Segundo a nefrologista, Ilka Gonçalves, agora que o WASH está em pleno andamento, o projeto deve vencer alguns desafios para que possa ser expandido para o público do CIN. “Existe a necessidade de mais um bolsista  para atender melhor a solicitação e demanda das crianças em hemodiálise e para que o trabalho possa evoluir. Nosso desejo é aumentar o número de atividades semanais do WASH, também. Hoje, as oficinas acontecem apenas às terças e seria muito positivo se fossem realizadas, também, às quintas. As crianças já começam a pedir a ampliação da atividade. A maioria faz o procedimento às terças, quintas e sábados; e algumas, diariamente, exceto aos domingos.”

A pediatra, ainda, destaca a necessidade de equipamentos para as atividades. “Precisamos de computadores. Tentamos solicitar internamente na Unicamp e não conseguimos. Agora, estamos em busca de doações. Já solicitamos para algumas empresas e aguardamos respostas ao pedido.”

A médica lembra que outra ação importante é a sensibilização dos familiares. “Vamos atuar para envolver ainda mais as mães, para que as atividades tenham continuidade em casa. As famílias desses jovens e crianças vivem sob a  demanda da doença desses pacientes. Precisam administrar medicações, ter cuidado redobrado com a alimentação, com questões burocráticas de todo o tratamento, o que dificulta o envolvimento delas em outras áreas da vida da criança.
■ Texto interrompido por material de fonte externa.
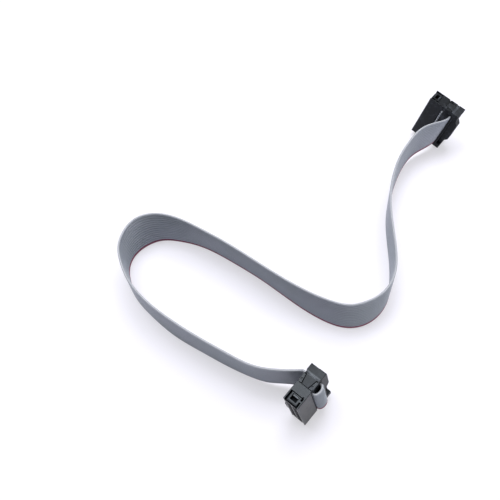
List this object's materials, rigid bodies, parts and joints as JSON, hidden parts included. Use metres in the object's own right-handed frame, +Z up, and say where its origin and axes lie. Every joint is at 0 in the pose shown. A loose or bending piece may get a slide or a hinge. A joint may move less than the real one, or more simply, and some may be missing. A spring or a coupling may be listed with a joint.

Conforme elas percebam a melhora de seus filhos, durante o procedimento, dado o envolvimento deles nas atividades que a Sandra traz, através do projeto, esperamos que elas se envolvam ainda mais.”

A Hemodiálise da Unicamp, onde acontecem as oficinas do WASH, fica no térreo do prédio do Centro Integrado de Nefrologia – CIN,  próximo ao anexo hospitalar, mas não dentro do hospital.